EXERCISE PROMPT - Return the full listing exactly as it is written.

GIVEN DATA -
+===+
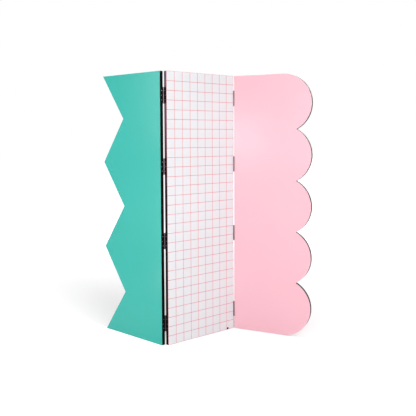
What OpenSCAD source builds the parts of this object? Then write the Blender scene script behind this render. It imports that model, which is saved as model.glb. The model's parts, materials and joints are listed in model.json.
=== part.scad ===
// Three-board folding screen, standing in a zigzag.
// Each board is a stiff core between two thin face sheets, with a dark band round its edge.
// The left board's outer edge is cut into points, and the right board's into round lobes.
// Surface-fitted butt hinges join the ends of the boards, and each board stands on two glides.
// Millimetres, +Z up, front towards -Y. The origin is on the floor, in the middle of the footprint.

/* [Boards] */
// Height of each board, without its glides
board_h = 1700; // [1400:10:2000]
// Width of each board
board_w = 528; // [460:1:620]
// Thickness of a finished board
board_t = 26; // [20:0.5:32]
// Thickness of each face sheet
sheet_t = 1; // [0.6:0.1:2]
// Thickness of the band round the edge
band_t = 2; // [1:0.5:4]

/* [Outer edges] */
// Number of V-shaped notches in the left board's outer edge
notch_count = 3; // [2:1:5]
// Depth of each V-shaped notch
notch_depth = 194; // [100:1:240]
// Number of round lobes on the right board's outer edge
lobe_count = 5; // [4:1:7]
// Radius of each round lobe
lobe_radius = 187.5; // [175:0.5:220]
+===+
OUTPUT FOR THIS EXERCISE -
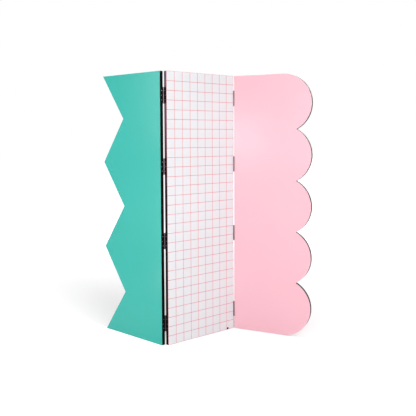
What OpenSCAD source builds the parts of this object? Then write the Blender scene script behind this render. It imports that model, which is saved as model.glb. The model's parts, materials and joints are listed in model.json.
=== part.scad ===
// Three-board folding screen, standing in a zigzag.
// Each board is a stiff core between two thin face sheets, with a dark band round its edge.
// The left board's outer edge is cut into points, and the right board's into round lobes.
// Surface-fitted butt hinges join the ends of the boards, and each board stands on two glides.
// Millimetres, +Z up, front towards -Y. The origin is on the floor, in the middle of the footprint.

/* [Boards] */
// Height of each board, without its glides
board_h = 1700; // [1400:10:2000]
// Width of each board
board_w = 528; // [460:1:620]
// Thickness of a finished board
board_t = 26; // [20:0.5:32]
// Thickness of each face sheet
sheet_t = 1; // [0.6:0.1:2]
// Thickness of the band round the edge
band_t = 2; // [1:0.5:4]

/* [Outer edges] */
// Number of V-shaped notches in the left board's outer edge
notch_count = 3; // [2:1:5]
// Depth of each V-shaped notch
notch_depth = 194; // [100:1:240]
// Number of round lobes on the right board's outer edge
lobe_count = 5; // [4:1:7]
// Radius of each round lobe
lobe_radius = 187.5; // [175:0.5:220]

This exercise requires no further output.